:: AIM OF THE EXERCISE ::
Return all of the data exactly as given.

··· MATERIAL PROVIDED

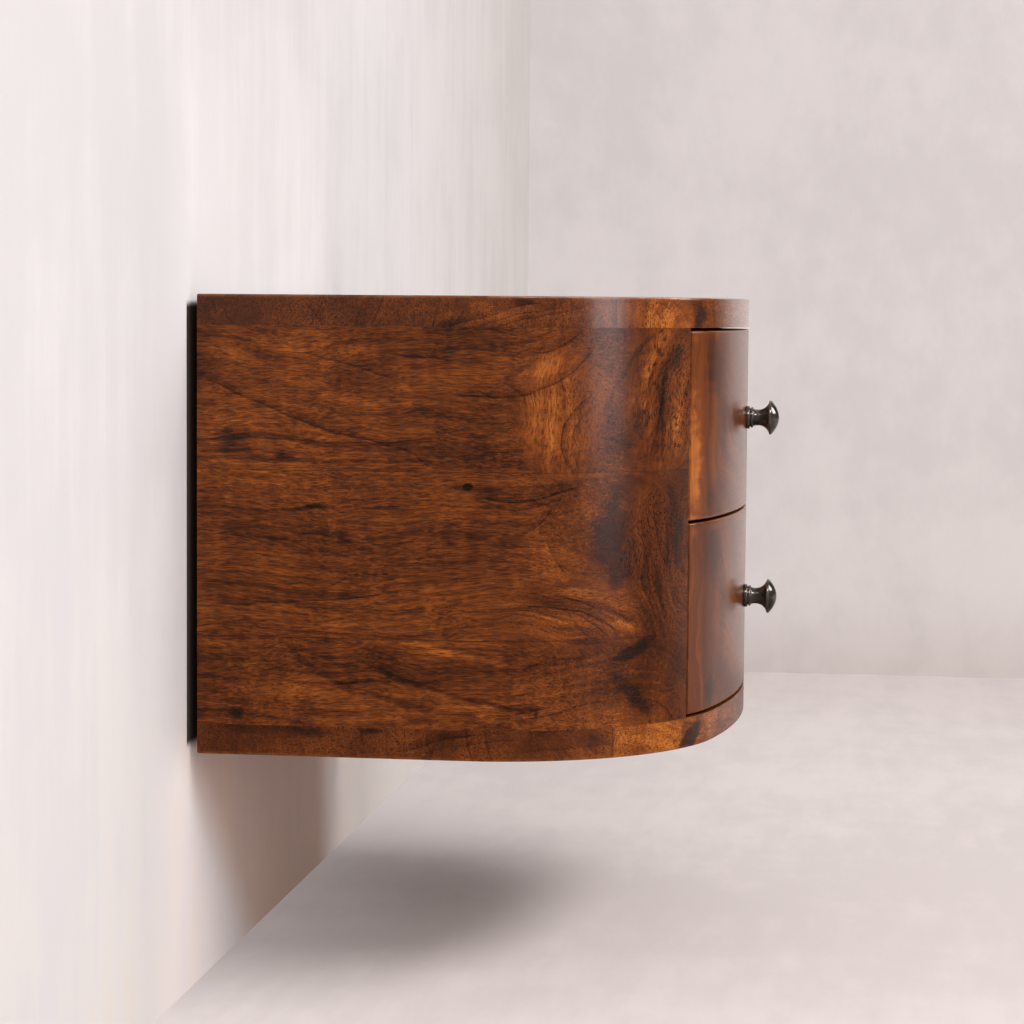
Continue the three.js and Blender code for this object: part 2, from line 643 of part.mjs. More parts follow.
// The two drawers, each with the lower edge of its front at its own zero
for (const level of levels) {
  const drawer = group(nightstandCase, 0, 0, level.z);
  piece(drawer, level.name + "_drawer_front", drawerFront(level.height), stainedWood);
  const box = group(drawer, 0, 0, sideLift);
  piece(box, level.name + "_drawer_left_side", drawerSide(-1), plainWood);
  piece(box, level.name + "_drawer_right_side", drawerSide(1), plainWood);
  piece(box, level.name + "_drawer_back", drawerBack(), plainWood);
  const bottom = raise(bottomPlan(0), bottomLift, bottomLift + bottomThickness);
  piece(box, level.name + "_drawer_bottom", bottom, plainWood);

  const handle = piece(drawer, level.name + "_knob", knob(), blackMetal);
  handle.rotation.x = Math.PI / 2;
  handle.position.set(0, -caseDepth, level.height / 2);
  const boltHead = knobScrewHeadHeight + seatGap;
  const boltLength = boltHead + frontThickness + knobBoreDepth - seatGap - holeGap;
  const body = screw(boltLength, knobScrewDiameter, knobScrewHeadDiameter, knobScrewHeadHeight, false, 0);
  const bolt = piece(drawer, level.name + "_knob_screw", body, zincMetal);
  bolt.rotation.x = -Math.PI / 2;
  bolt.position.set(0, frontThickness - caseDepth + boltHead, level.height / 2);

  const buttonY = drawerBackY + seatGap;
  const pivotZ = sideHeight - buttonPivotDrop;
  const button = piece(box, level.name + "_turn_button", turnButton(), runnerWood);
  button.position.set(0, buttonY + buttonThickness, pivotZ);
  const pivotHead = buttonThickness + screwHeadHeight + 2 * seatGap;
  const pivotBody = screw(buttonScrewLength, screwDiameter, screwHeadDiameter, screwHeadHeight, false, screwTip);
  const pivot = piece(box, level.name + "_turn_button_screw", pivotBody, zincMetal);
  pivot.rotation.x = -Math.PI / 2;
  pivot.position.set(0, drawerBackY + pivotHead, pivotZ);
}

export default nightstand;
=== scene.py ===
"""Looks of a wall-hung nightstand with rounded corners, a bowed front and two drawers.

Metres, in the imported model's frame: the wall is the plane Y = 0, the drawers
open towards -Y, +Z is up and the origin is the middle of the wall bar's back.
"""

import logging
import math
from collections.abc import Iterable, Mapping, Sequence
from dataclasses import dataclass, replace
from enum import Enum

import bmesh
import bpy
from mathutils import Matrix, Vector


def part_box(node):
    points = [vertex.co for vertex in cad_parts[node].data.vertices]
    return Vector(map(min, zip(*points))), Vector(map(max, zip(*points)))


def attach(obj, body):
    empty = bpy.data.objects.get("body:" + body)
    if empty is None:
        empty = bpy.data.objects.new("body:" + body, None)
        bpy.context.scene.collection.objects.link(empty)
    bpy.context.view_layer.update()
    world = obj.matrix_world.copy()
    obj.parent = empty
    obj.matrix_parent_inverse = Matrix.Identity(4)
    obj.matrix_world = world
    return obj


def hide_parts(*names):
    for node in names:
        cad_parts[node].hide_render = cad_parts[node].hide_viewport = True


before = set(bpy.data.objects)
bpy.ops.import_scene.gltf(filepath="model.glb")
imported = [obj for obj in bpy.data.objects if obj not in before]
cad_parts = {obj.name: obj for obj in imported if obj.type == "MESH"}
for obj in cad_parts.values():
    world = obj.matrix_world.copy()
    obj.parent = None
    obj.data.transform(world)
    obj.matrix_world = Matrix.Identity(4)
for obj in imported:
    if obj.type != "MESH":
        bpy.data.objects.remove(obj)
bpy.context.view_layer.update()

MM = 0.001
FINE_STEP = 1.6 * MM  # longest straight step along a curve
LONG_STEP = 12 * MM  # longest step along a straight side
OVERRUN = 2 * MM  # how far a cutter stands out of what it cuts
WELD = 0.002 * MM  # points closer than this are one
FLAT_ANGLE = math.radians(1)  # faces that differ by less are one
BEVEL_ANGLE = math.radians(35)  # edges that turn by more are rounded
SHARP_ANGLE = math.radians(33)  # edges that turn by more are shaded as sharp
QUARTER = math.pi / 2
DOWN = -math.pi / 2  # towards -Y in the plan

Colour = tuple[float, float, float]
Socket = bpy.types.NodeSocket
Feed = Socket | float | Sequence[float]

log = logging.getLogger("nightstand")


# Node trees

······

:: COMPLETED TASK ::
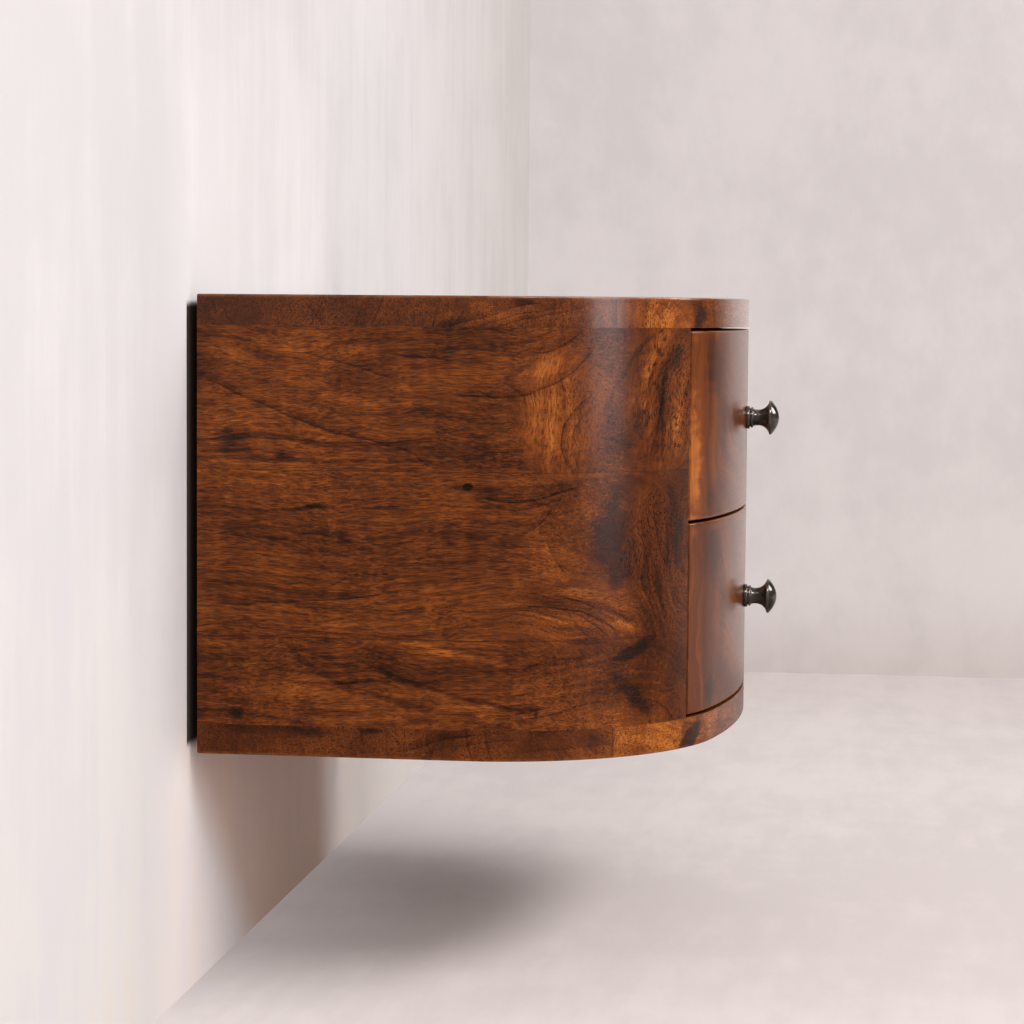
Continue the three.js and Blender code for this object: part 2, from line 643 of part.mjs. More parts follow.
// The two drawers, each with the lower edge of its front at its own zero
for (const level of levels) {
  const drawer = group(nightstandCase, 0, 0, level.z);
  piece(drawer, level.name + "_drawer_front", drawerFront(level.height), stainedWood);
  const box = group(drawer, 0, 0, sideLift);
  piece(box, level.name + "_drawer_left_side", drawerSide(-1), plainWood);
  piece(box, level.name + "_drawer_right_side", drawerSide(1), plainWood);
  piece(box, level.name + "_drawer_back", drawerBack(), plainWood);
  const bottom = raise(bottomPlan(0), bottomLift, bottomLift + bottomThickness);
  piece(box, level.name + "_drawer_bottom", bottom, plainWood);

  const handle = piece(drawer, level.name + "_knob", knob(), blackMetal);
  handle.rotation.x = Math.PI / 2;
  handle.position.set(0, -caseDepth, level.height / 2);
  const boltHead = knobScrewHeadHeight + seatGap;
  const boltLength = boltHead + frontThickness + knobBoreDepth - seatGap - holeGap;
  const body = screw(boltLength, knobScrewDiameter, knobScrewHeadDiameter, knobScrewHeadHeight, false, 0);
  const bolt = piece(drawer, level.name + "_knob_screw", body, zincMetal);
  bolt.rotation.x = -Math.PI / 2;
  bolt.position.set(0, frontThickness - caseDepth + boltHead, level.height / 2);

  const buttonY = drawerBackY + seatGap;
  const pivotZ = sideHeight - buttonPivotDrop;
  const button = piece(box, level.name + "_turn_button", turnButton(), runnerWood);
  button.position.set(0, buttonY + buttonThickness, pivotZ);
  const pivotHead = buttonThickness + screwHeadHeight + 2 * seatGap;
  const pivotBody = screw(buttonScrewLength, screwDiameter, screwHeadDiameter, screwHeadHeight, false, screwTip);
  const pivot = piece(box, level.name + "_turn_button_screw", pivotBody, zincMetal);
  pivot.rotation.x = -Math.PI / 2;
  pivot.position.set(0, drawerBackY + pivotHead, pivotZ);
}

export default nightstand;
=== scene.py ===
"""Looks of a wall-hung nightstand with rounded corners, a bowed front and two drawers.

Metres, in the imported model's frame: the wall is the plane Y = 0, the drawers
open towards -Y, +Z is up and the origin is the middle of the wall bar's back.
"""

import logging
import math
from collections.abc import Iterable, Mapping, Sequence
from dataclasses import dataclass, replace
from enum import Enum

import bmesh
import bpy
from mathutils import Matrix, Vector


def part_box(node):
    points = [vertex.co for vertex in cad_parts[node].data.vertices]
    return Vector(map(min, zip(*points))), Vector(map(max, zip(*points)))


def attach(obj, body):
    empty = bpy.data.objects.get("body:" + body)
    if empty is None:
        empty = bpy.data.objects.new("body:" + body, None)
        bpy.context.scene.collection.objects.link(empty)
    bpy.context.view_layer.update()
    world = obj.matrix_world.copy()
    obj.parent = empty
    obj.matrix_parent_inverse = Matrix.Identity(4)
    obj.matrix_world = world
    return obj


def hide_parts(*names):
    for node in names:
        cad_parts[node].hide_render = cad_parts[node].hide_viewport = True


before = set(bpy.data.objects)
bpy.ops.import_scene.gltf(filepath="model.glb")
imported = [obj for obj in bpy.data.objects if obj not in before]
cad_parts = {obj.name: obj for obj in imported if obj.type == "MESH"}
for obj in cad_parts.values():
    world = obj.matrix_world.copy()
    obj.parent = None
    obj.data.transform(world)
    obj.matrix_world = Matrix.Identity(4)
for obj in imported:
    if obj.type != "MESH":
        bpy.data.objects.remove(obj)
bpy.context.view_layer.update()

MM = 0.001
FINE_STEP = 1.6 * MM  # longest straight step along a curve
LONG_STEP = 12 * MM  # longest step along a straight side
OVERRUN = 2 * MM  # how far a cutter stands out of what it cuts
WELD = 0.002 * MM  # points closer than this are one
FLAT_ANGLE = math.radians(1)  # faces that differ by less are one
BEVEL_ANGLE = math.radians(35)  # edges that turn by more are rounded
SHARP_ANGLE = math.radians(33)  # edges that turn by more are shaded as sharp
QUARTER = math.pi / 2
DOWN = -math.pi / 2  # towards -Y in the plan

Colour = tuple[float, float, float]
Socket = bpy.types.NodeSocket
Feed = Socket | float | Sequence[float]

log = logging.getLogger("nightstand")


# Node trees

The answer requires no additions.